- What to work on:
Reproduce the material in full, unchanged.
◆ ◆ ◆ ◆ ◆ ◆ ◆
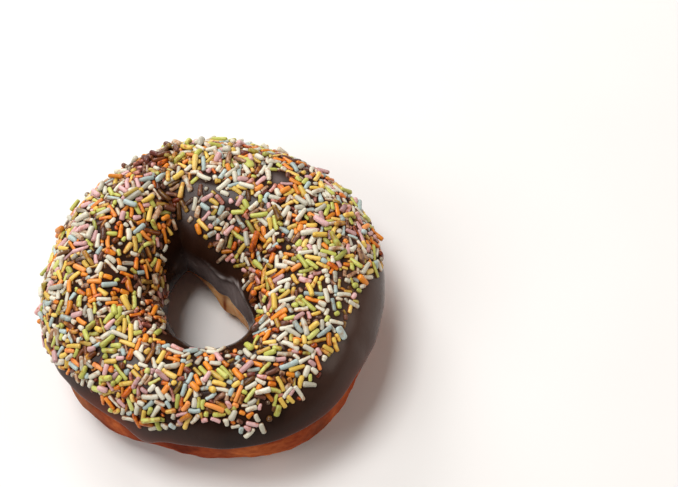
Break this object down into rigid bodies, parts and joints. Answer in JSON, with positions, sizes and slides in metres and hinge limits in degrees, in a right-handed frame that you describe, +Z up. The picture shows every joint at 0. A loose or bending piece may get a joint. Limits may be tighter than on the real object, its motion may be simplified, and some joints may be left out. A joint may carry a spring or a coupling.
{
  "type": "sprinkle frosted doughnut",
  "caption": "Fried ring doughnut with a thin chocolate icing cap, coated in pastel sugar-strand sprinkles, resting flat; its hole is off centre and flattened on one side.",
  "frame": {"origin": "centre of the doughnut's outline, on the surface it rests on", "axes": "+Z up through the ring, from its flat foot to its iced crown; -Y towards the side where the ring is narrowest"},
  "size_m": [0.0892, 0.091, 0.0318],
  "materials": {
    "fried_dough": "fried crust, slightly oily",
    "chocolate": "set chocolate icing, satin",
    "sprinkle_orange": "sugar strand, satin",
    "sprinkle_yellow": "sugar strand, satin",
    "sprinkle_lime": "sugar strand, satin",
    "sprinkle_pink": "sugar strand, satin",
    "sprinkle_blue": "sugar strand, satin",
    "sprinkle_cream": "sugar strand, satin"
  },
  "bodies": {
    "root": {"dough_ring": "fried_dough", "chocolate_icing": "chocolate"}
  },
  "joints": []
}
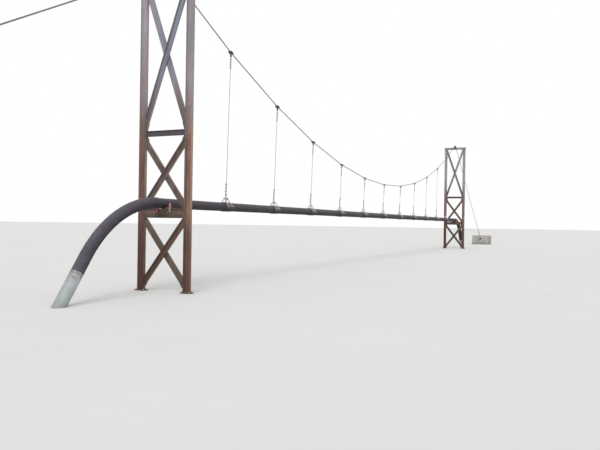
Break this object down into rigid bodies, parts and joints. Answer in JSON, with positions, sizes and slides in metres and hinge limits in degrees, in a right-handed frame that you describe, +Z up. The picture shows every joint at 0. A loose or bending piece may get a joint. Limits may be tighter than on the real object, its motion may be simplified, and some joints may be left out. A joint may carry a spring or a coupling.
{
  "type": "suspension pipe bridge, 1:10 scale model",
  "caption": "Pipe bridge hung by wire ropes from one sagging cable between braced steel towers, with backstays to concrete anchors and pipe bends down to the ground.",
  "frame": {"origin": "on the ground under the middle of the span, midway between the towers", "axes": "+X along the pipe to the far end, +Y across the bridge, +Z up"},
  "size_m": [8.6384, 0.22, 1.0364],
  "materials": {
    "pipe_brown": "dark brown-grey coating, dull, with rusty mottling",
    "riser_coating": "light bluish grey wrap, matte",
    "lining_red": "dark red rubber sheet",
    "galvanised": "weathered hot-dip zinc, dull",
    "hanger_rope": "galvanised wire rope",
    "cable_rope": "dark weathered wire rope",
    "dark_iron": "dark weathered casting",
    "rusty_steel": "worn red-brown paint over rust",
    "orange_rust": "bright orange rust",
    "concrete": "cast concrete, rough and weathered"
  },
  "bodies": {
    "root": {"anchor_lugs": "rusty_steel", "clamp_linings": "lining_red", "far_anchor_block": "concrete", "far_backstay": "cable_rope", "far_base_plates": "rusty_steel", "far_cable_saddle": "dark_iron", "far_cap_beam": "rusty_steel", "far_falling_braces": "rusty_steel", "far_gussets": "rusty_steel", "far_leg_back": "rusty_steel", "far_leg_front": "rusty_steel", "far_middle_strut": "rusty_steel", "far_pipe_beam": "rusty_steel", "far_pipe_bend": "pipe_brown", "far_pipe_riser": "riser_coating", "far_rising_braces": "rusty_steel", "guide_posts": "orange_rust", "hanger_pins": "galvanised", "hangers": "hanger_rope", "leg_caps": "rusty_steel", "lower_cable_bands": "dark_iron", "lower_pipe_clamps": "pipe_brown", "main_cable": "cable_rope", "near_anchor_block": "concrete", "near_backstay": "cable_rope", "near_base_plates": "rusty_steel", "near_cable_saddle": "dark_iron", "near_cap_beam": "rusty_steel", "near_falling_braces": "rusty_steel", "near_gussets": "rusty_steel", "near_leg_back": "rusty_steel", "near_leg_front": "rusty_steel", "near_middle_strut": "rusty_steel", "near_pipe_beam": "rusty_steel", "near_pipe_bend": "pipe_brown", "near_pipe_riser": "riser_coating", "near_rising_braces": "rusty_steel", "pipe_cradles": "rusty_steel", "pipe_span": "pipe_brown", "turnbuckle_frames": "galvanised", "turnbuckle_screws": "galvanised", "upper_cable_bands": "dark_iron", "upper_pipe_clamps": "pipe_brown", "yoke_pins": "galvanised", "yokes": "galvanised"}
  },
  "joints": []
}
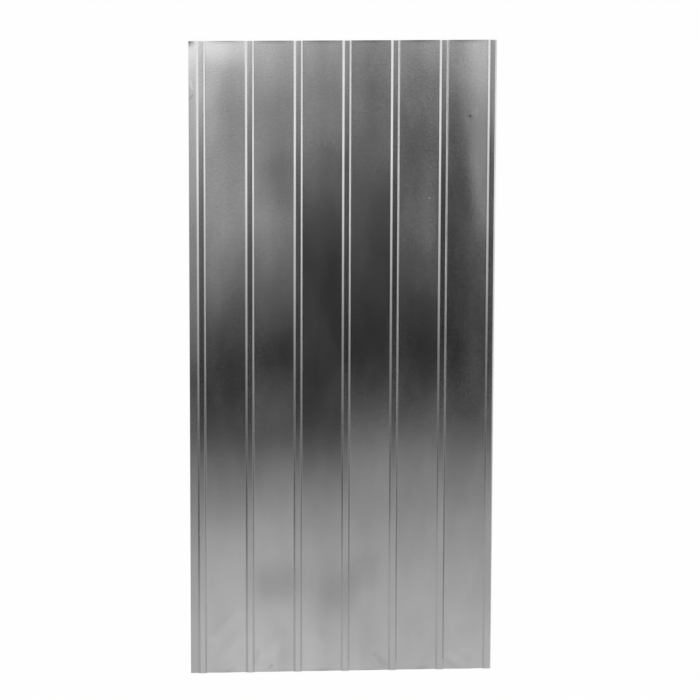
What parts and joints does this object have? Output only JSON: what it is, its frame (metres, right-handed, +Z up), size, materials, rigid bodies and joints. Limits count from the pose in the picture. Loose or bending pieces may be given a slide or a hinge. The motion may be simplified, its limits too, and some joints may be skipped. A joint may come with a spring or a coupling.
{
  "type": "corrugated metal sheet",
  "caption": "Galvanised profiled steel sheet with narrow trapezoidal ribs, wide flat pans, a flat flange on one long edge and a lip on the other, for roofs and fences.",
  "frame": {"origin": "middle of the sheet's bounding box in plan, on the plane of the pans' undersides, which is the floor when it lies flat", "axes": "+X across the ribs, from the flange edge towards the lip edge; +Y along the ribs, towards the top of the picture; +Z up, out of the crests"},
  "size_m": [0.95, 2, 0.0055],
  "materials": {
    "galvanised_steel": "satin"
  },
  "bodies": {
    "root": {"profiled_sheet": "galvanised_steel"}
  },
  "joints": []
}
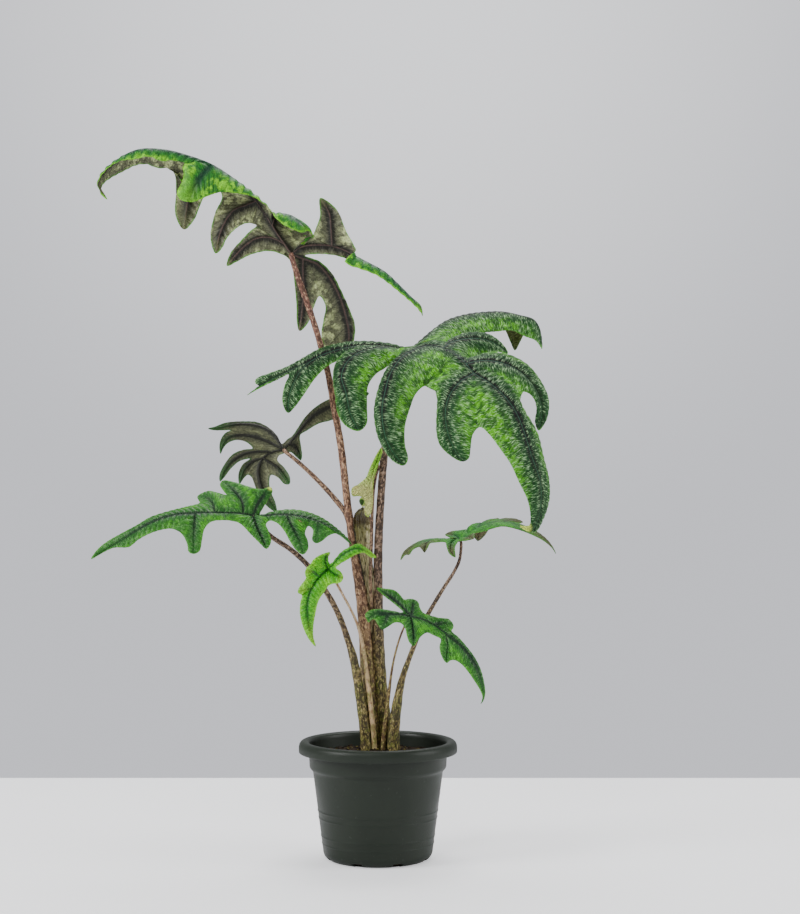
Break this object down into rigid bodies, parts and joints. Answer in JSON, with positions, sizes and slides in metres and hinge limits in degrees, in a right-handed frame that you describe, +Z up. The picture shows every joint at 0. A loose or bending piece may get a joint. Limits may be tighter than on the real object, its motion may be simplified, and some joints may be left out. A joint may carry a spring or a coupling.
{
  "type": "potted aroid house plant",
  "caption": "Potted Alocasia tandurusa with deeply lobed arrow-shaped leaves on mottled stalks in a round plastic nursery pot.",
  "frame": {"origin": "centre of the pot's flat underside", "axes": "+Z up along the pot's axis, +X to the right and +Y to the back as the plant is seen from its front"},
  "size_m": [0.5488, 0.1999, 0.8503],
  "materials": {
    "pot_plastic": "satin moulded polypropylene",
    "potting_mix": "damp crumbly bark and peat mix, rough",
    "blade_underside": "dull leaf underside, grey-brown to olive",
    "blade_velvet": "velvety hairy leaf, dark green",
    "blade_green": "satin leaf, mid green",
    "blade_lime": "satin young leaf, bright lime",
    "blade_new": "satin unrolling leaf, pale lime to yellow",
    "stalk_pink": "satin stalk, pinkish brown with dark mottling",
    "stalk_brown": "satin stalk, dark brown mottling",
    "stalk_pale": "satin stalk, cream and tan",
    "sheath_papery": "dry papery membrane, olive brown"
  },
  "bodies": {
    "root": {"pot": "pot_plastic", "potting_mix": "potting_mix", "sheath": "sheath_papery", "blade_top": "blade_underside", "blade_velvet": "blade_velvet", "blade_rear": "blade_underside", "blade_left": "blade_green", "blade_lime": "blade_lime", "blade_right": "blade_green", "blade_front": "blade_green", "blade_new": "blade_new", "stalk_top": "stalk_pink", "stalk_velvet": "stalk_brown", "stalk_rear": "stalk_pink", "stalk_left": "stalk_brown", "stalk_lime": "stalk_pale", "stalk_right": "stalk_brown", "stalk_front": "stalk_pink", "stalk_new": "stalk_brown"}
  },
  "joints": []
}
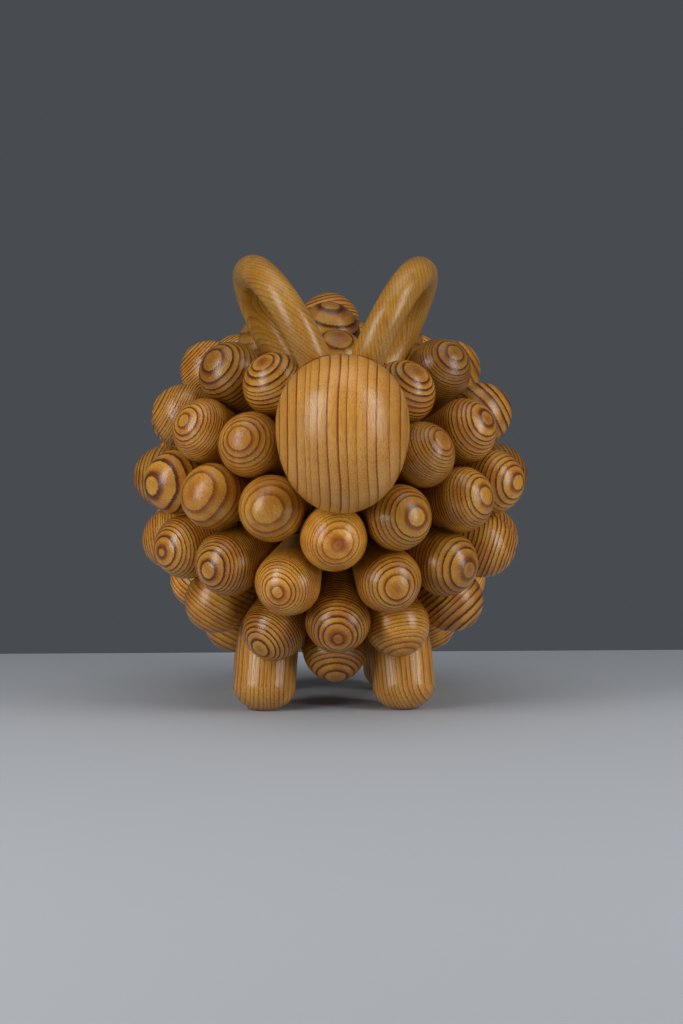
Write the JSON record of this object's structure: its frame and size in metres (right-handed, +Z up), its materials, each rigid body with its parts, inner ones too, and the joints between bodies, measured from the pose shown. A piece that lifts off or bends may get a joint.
◆ ◆ ◆ ◆ ◆ ◆ ◆
- Task output:
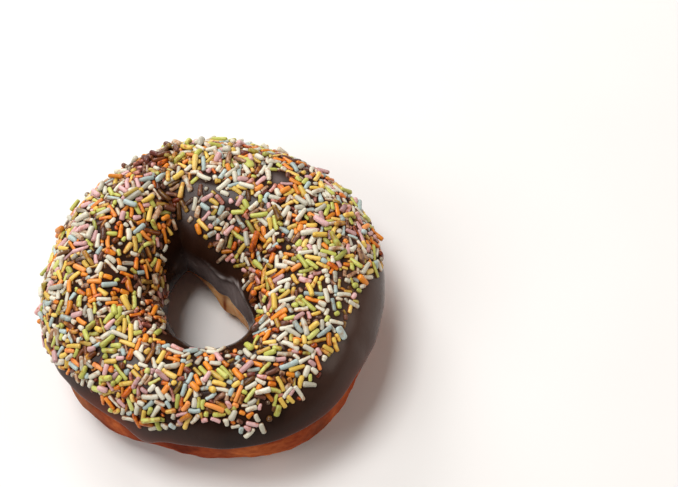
Break this object down into rigid bodies, parts and joints. Answer in JSON, with positions, sizes and slides in metres and hinge limits in degrees, in a right-handed frame that you describe, +Z up. The picture shows every joint at 0. A loose or bending piece may get a joint. Limits may be tighter than on the real object, its motion may be simplified, and some joints may be left out. A joint may carry a spring or a coupling.
{
  "type": "sprinkle frosted doughnut",
  "caption": "Fried ring doughnut with a thin chocolate icing cap, coated in pastel sugar-strand sprinkles, resting flat; its hole is off centre and flattened on one side.",
  "frame": {"origin": "centre of the doughnut's outline, on the surface it rests on", "axes": "+Z up through the ring, from its flat foot to its iced crown; -Y towards the side where the ring is narrowest"},
  "size_m": [0.0892, 0.091, 0.0318],
  "materials": {
    "fried_dough": "fried crust, slightly oily",
    "chocolate": "set chocolate icing, satin",
    "sprinkle_orange": "sugar strand, satin",
    "sprinkle_yellow": "sugar strand, satin",
    "sprinkle_lime": "sugar strand, satin",
    "sprinkle_pink": "sugar strand, satin",
    "sprinkle_blue": "sugar strand, satin",
    "sprinkle_cream": "sugar strand, satin"
  },
  "bodies": {
    "root": {"dough_ring": "fried_dough", "chocolate_icing": "chocolate"}
  },
  "joints": []
}
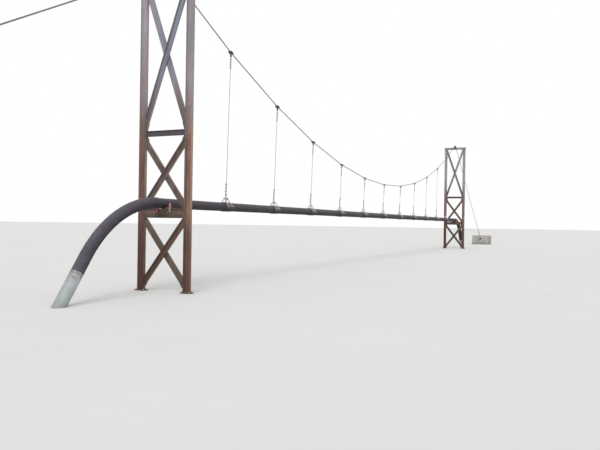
Break this object down into rigid bodies, parts and joints. Answer in JSON, with positions, sizes and slides in metres and hinge limits in degrees, in a right-handed frame that you describe, +Z up. The picture shows every joint at 0. A loose or bending piece may get a joint. Limits may be tighter than on the real object, its motion may be simplified, and some joints may be left out. A joint may carry a spring or a coupling.
{
  "type": "suspension pipe bridge, 1:10 scale model",
  "caption": "Pipe bridge hung by wire ropes from one sagging cable between braced steel towers, with backstays to concrete anchors and pipe bends down to the ground.",
  "frame": {"origin": "on the ground under the middle of the span, midway between the towers", "axes": "+X along the pipe to the far end, +Y across the bridge, +Z up"},
  "size_m": [8.6384, 0.22, 1.0364],
  "materials": {
    "pipe_brown": "dark brown-grey coating, dull, with rusty mottling",
    "riser_coating": "light bluish grey wrap, matte",
    "lining_red": "dark red rubber sheet",
    "galvanised": "weathered hot-dip zinc, dull",
    "hanger_rope": "galvanised wire rope",
    "cable_rope": "dark weathered wire rope",
    "dark_iron": "dark weathered casting",
    "rusty_steel": "worn red-brown paint over rust",
    "orange_rust": "bright orange rust",
    "concrete": "cast concrete, rough and weathered"
  },
  "bodies": {
    "root": {"anchor_lugs": "rusty_steel", "clamp_linings": "lining_red", "far_anchor_block": "concrete", "far_backstay": "cable_rope", "far_base_plates": "rusty_steel", "far_cable_saddle": "dark_iron", "far_cap_beam": "rusty_steel", "far_falling_braces": "rusty_steel", "far_gussets": "rusty_steel", "far_leg_back": "rusty_steel", "far_leg_front": "rusty_steel", "far_middle_strut": "rusty_steel", "far_pipe_beam": "rusty_steel", "far_pipe_bend": "pipe_brown", "far_pipe_riser": "riser_coating", "far_rising_braces": "rusty_steel", "guide_posts": "orange_rust", "hanger_pins": "galvanised", "hangers": "hanger_rope", "leg_caps": "rusty_steel", "lower_cable_bands": "dark_iron", "lower_pipe_clamps": "pipe_brown", "main_cable": "cable_rope", "near_anchor_block": "concrete", "near_backstay": "cable_rope", "near_base_plates": "rusty_steel", "near_cable_saddle": "dark_iron", "near_cap_beam": "rusty_steel", "near_falling_braces": "rusty_steel", "near_gussets": "rusty_steel", "near_leg_back": "rusty_steel", "near_leg_front": "rusty_steel", "near_middle_strut": "rusty_steel", "near_pipe_beam": "rusty_steel", "near_pipe_bend": "pipe_brown", "near_pipe_riser": "riser_coating", "near_rising_braces": "rusty_steel", "pipe_cradles": "rusty_steel", "pipe_span": "pipe_brown", "turnbuckle_frames": "galvanised", "turnbuckle_screws": "galvanised", "upper_cable_bands": "dark_iron", "upper_pipe_clamps": "pipe_brown", "yoke_pins": "galvanised", "yokes": "galvanised"}
  },
  "joints": []
}
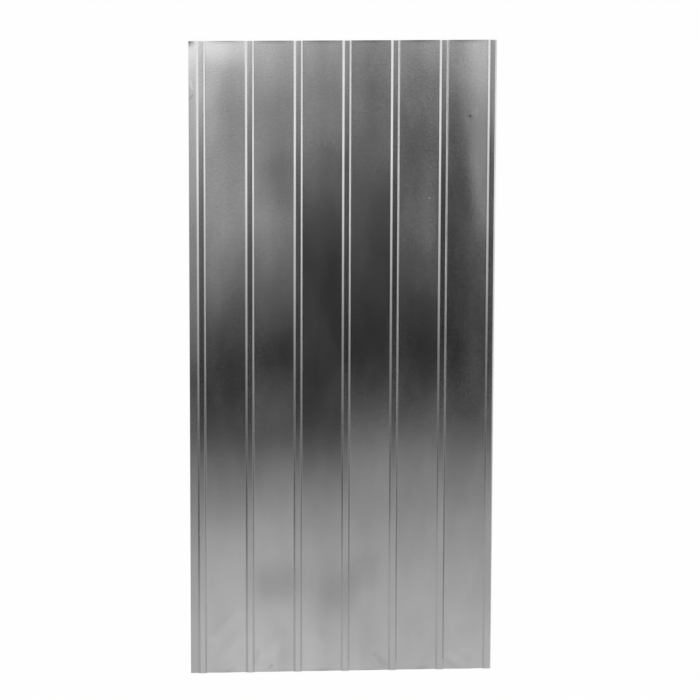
What parts and joints does this object have? Output only JSON: what it is, its frame (metres, right-handed, +Z up), size, materials, rigid bodies and joints. Limits count from the pose in the picture. Loose or bending pieces may be given a slide or a hinge. The motion may be simplified, its limits too, and some joints may be skipped. A joint may come with a spring or a coupling.
{
  "type": "corrugated metal sheet",
  "caption": "Galvanised profiled steel sheet with narrow trapezoidal ribs, wide flat pans, a flat flange on one long edge and a lip on the other, for roofs and fences.",
  "frame": {"origin": "middle of the sheet's bounding box in plan, on the plane of the pans' undersides, which is the floor when it lies flat", "axes": "+X across the ribs, from the flange edge towards the lip edge; +Y along the ribs, towards the top of the picture; +Z up, out of the crests"},
  "size_m": [0.95, 2, 0.0055],
  "materials": {
    "galvanised_steel": "satin"
  },
  "bodies": {
    "root": {"profiled_sheet": "galvanised_steel"}
  },
  "joints": []
}
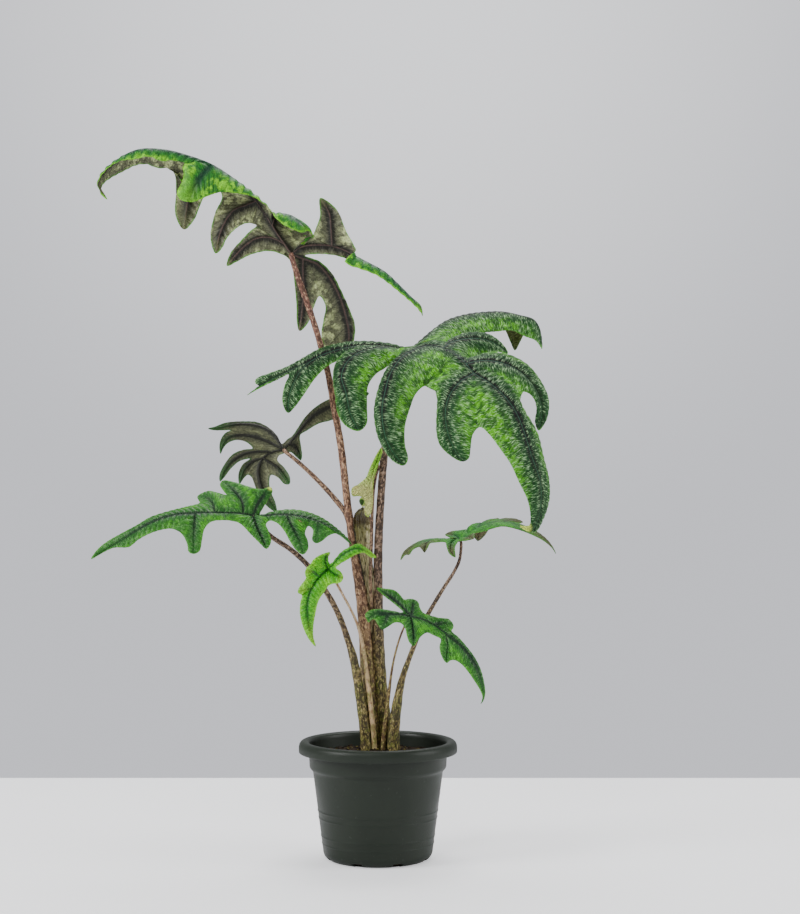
Break this object down into rigid bodies, parts and joints. Answer in JSON, with positions, sizes and slides in metres and hinge limits in degrees, in a right-handed frame that you describe, +Z up. The picture shows every joint at 0. A loose or bending piece may get a joint. Limits may be tighter than on the real object, its motion may be simplified, and some joints may be left out. A joint may carry a spring or a coupling.
{
  "type": "potted aroid house plant",
  "caption": "Potted Alocasia tandurusa with deeply lobed arrow-shaped leaves on mottled stalks in a round plastic nursery pot.",
  "frame": {"origin": "centre of the pot's flat underside", "axes": "+Z up along the pot's axis, +X to the right and +Y to the back as the plant is seen from its front"},
  "size_m": [0.5488, 0.1999, 0.8503],
  "materials": {
    "pot_plastic": "satin moulded polypropylene",
    "potting_mix": "damp crumbly bark and peat mix, rough",
    "blade_underside": "dull leaf underside, grey-brown to olive",
    "blade_velvet": "velvety hairy leaf, dark green",
    "blade_green": "satin leaf, mid green",
    "blade_lime": "satin young leaf, bright lime",
    "blade_new": "satin unrolling leaf, pale lime to yellow",
    "stalk_pink": "satin stalk, pinkish brown with dark mottling",
    "stalk_brown": "satin stalk, dark brown mottling",
    "stalk_pale": "satin stalk, cream and tan",
    "sheath_papery": "dry papery membrane, olive brown"
  },
  "bodies": {
    "root": {"pot": "pot_plastic", "potting_mix": "potting_mix", "sheath": "sheath_papery", "blade_top": "blade_underside", "blade_velvet": "blade_velvet", "blade_rear": "blade_underside", "blade_left": "blade_green", "blade_lime": "blade_lime", "blade_right": "blade_green", "blade_front": "blade_green", "blade_new": "blade_new", "stalk_top": "stalk_pink", "stalk_velvet": "stalk_brown", "stalk_rear": "stalk_pink", "stalk_left": "stalk_brown", "stalk_lime": "stalk_pale", "stalk_right": "stalk_brown", "stalk_front": "stalk_pink", "stalk_new": "stalk_brown"}
  },
  "joints": []
}
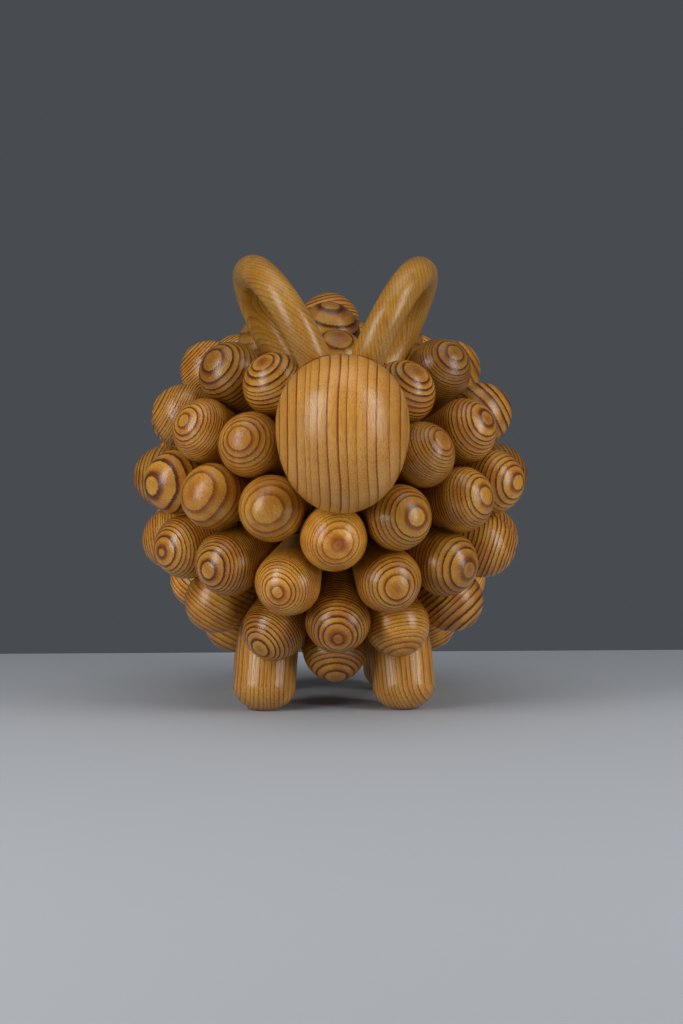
Write the JSON record of this object's structure: its frame and size in metres (right-handed, +Z up), its materials, each rigid body with its parts, inner ones too, and the joints between bodies, measured from the pose shown. A piece that lifts off or bends may get a joint.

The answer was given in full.